Review your crash data by hardware segment regularly. If a specific GPU model appears in crash reports disproportionately, investigate whether the issue is a driver bug, a shader compatibility problem, or a performance issue causing out-of-memory crashes. If crashes cluster on machines with 8 GB or less RAM, you may have a memory usage problem that only manifests on constrained systems.

This approach is reactive rather than proactive — you find problems after players encounter them. But combined with proactive simulation and beta testing, it catches the long tail of hardware-specific issues that no amount of pre-release testing can cover. The key is having crash reporting in place from day one so the data starts flowing immediately.

Set Realistic Minimum Requirements

Your minimum system requirements should reflect the lowest hardware configuration that you have actually tested and verified provides an acceptable experience. Do not set minimum requirements based on your engine’s theoretical minimums — set them based on real testing.

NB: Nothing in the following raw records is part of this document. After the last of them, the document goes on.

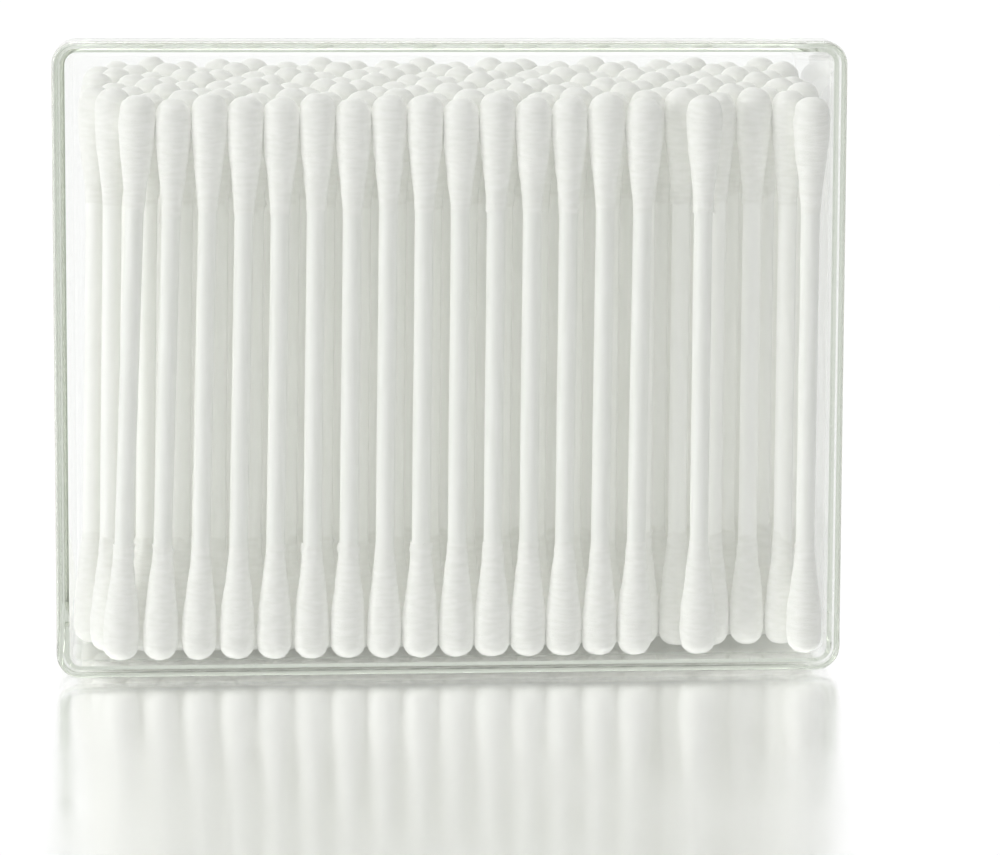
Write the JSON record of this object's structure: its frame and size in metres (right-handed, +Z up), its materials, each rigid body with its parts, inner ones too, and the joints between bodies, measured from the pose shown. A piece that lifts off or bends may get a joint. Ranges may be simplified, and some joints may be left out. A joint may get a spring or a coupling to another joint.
{
  "type": "cotton swab tub",
  "caption": "Clear rounded plastic tub with a push-on clear lid, packed with rows of double-ended cotton swabs and standing on its long side.",
  "frame": {"origin": "middle of the closed pack's underside, on the surface it stands on", "axes": "+Z up, +X along the pack's width, -Y out through the lid, which faces forward and leans back a little"},
  "size_m": [0.105, 0.0452, 0.0849],
  "materials": {
    "clear_plastic": "clear moulded plastic, glossy",
    "stick": "white, smooth, satin",
    "cotton": "white wound cotton wool"
  },
  "bodies": {
    "tub": {"row_1_lower_tips": "cotton", "row_1_sticks": "stick", "row_1_upper_tips": "cotton", "row_2_lower_tips": "cotton", "row_2_sticks": "stick", "row_2_upper_tips": "cotton", "row_3_lower_tips": "cotton", "row_3_sticks": "stick", "row_3_upper_tips": "cotton", "row_4_lower_tips": "cotton", "row_4_sticks": "stick", "row_4_upper_tips": "cotton", "row_5_lower_tips": "cotton", "row_5_sticks": "stick", "row_5_upper_tips": "cotton", "row_6_lower_tips": "cotton", "row_6_sticks": "stick", "row_6_upper_tips": "cotton", "row_7_lower_tips": "cotton", "row_7_sticks": "stick", "row_7_upper_tips": "cotton", "row_8_lower_tips": "cotton", "row_8_sticks": "stick", "row_8_upper_tips": "cotton", "tub": "clear_plastic"},
    "lid": {"lid": "clear_plastic"}
  },
  "joints": [
    {"name": "lid_pull", "type": "slide", "parent": "tub", "child": "lid", "axis": [0, -0.9976, 0.0698], "range_m": [0, 0.04]}
  ]
}
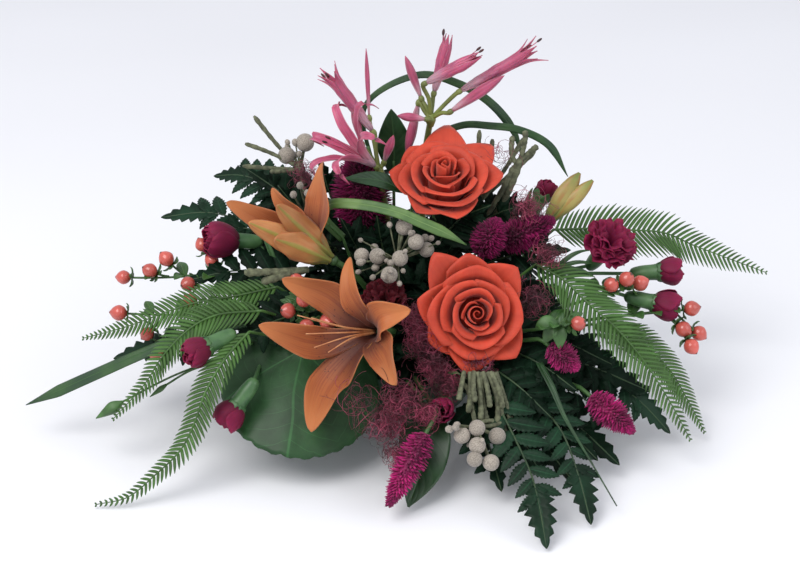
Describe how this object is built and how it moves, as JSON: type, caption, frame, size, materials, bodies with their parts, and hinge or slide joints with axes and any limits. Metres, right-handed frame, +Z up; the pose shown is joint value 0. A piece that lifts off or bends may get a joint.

If your game requires a dedicated GPU, say so. If it needs at least 8 GB of RAM, say so. If it does not run on Windows 10 version 1809, say so. Honest minimum requirements prevent negative reviews from players who bought the game expecting it to work on their hardware. A player who sees their machine does not meet the requirements will not buy the game. A player who buys the game and finds it broken will leave a negative review.

You do not need to own every machine. You need data from every machine.